Outra postura da Igreja que olha a cidade como alvo da graça de Deus é a clara noção do Reino de Deus. Reino de Deus não pode ser confundido com conquista, expansão territorial, ideias tão comuns na ação missionária. Reino de Deus é o domínio de Deus na cidade; são os valores como justiça, paz, vida e o amor de Deus. A Igreja é sinal do Reino de Deus quando luta contra a malignidade das estruturas políticas e sociais da cidade. Como sinal do Reino de Deus ela tem função profética de denunciar; chamar ao arrependimento; estar atenta à política da cidade. Onde reinar o mal, o Reino de Deus precisa se fazer presente. A ação missionária da Igreja não pode ser vista como avanço de território numa linguagem militar, mas sim como sinal da graça de Deus ao outro, essência do Evangelho.

Uma pastoral que olhe para a cidade como alvo da graça de Deus sua ação para a cidade não se resume aos seus chamados “cultos evangelísticos”, mas faz valer os valores do Reino de Deus como a igualdade; a denúncia da opressão; a solidariedade nos serviços públicos.

Ser sinal do Reino de Deus é agir pastoralmente na cidade entendendo que o Senhor tem muita gente na cidade são alvo do seu amor.

5.4.10

ESPIRITUALIDADE CAPITALISTA

Durante muito tempo ouvi de que este mundo é passageiro, somos peregrinos aqui. Minha tradição, batista, canta este tema, prega-se sobre isso. Como uma das ramificações do protestantismo, os batistas não fogem à regra, a preocupação é com a “alma” do indivíduo, é preciso salvar a “alma” e o restante esta sob o “controle” de Deus. Aquela ideia de que tudo está nas suas “mãos” e de que somos apenas indivíduos passivos.

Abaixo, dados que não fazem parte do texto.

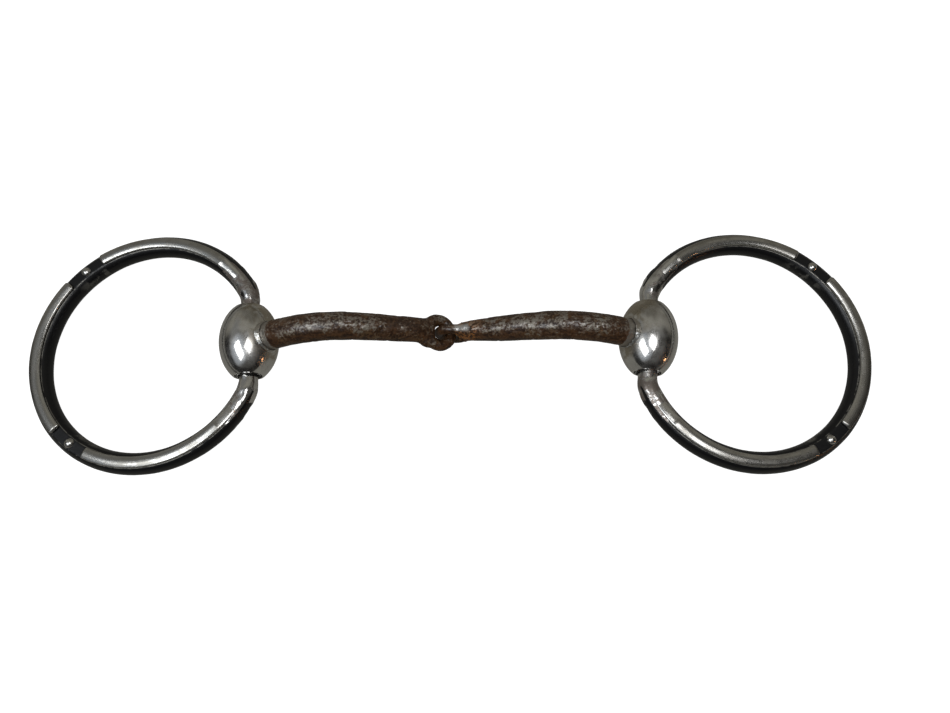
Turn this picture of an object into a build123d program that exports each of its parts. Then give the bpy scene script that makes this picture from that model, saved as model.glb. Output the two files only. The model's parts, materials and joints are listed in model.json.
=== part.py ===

Com esta postura, muitos deixam de olhar a sociedade como um ajuntamento de pessoas e que, portanto, há ditames de uma sociedade, ou seja, algo puramente humano e não sobrenatural. Quem decide o valor do dólar é o mercado; o preço aumenta no supermercado devido à lei da oferta/procura; os juros sobem ou descem porque no sistema neoliberal o Estado tem uma interferência direta na economia com o pretexto de assegurar o sistema capitalista. Neste sentido a condução da história não está nas mãos de Deus; não foi ele quem inventou a fome; não foi ele quem criou a metralhadora! Foram os seres humanos, os mesmos que exploram o continente africano o empobrecendo cada vez mais. A condução da história se faz pelo poder, somente assim um presidente poderia declarar guerra a um país com uma mentira tão bem contada que se transformou em verdade (refiro-me ao Iraque). É tolice, criancice espiritual, imaturidade de fé, acreditar que tudo passa pelas mãos de Deus, há não ser quando se é calvinista e entende que tudo que ocorre no planeta é meramente palco da glória de Deus, neste sentido as guerras se justificam, os ataques terroristas são divinos.

Recentemente a revista Cristianismo Hoje (on-line) divulgou os nomes e valores dos pastores televisivos que compraram recentemente seus jatinhos particulares avaliados em milhões de dólares. Um adquiriu um modelo luxuoso e veloz depois de uma campanha na TV pedindo ao povo uma oferta de R$ 900,00. Os outros não há necessidade de se justificar, afinal de contas são “homens de Deus” e seus templos-mercado estão por todo lugar, de fato são internacionais, mundiais e até mesmo universais. Mas isso é sinal de bênção de Deus, e eu, bem, eu sou um invejoso que não pastoreio uma mega-igreja e não tenho um helicóptero ou um jatinho, e por isso estou escrevendo isso, porque me responda aí: “você já viu algum crítico construir alguma coisa?”

Materializou-se a espiritualidade capitalista. É a oração para Deus dar dinheiro, aumentar salário. A oração não é uma ferramenta de intimidade com Deus, de relacionamento de amor, mas é uma forma de conquistar, de pedir a intervenção de Deus para melhorar a vida, diga-se financeira.

Estou lendo um opúsculo do teólogo Jung Mo Sung com o título Se Deus existe, por que há pobreza? O teólogo coloca que a responsabilidade da história está nas mãos dos homens. Ocorre que Deus esta cada vez mais fora desse processo histórico. A mensagem do Reino de Deus, tema central da pregação de Jesus, foi trocada por uma mensagem triunfalista e de ordem: “eu determino”!

Para fazer alguma coisa é preciso primeiro de uma teologia de responsabilidade com este tempo e esta história, não dá mais para ficar alimentando a pregação de que este “mundo jaz do maligno” e que, portanto, não há nada mais por fazer, errado, a Igreja está aqui; segundo, a Igreja ser agência de transformação histórica. Escrevendo estas palavras, lembro-me de Desmond Tutu (protestante), arcebispo na África do Sul, ganhador do prêmio Nobel da Paz. Há uma frase dele muito perspicaz: “quando os missionários aqui chegaram, nós tínhamos a terra e eles a Bíblia, e nos ensinaram a orar de olhos fechados. Quando abrimos os olhos nós tínhamos a Bíblia e eles a terra. Agora essa Bíblia ficará em nossas mãos, e com ela reconquistaremos a terra”. Postura profética e de não conformidade com a situação. Será mesmo que foi da vontade de Deus o apartheid na África do Sul, onde brancos (protestantes) exploram e marginalizaram os negros, prendendo Mandela por 27 anos?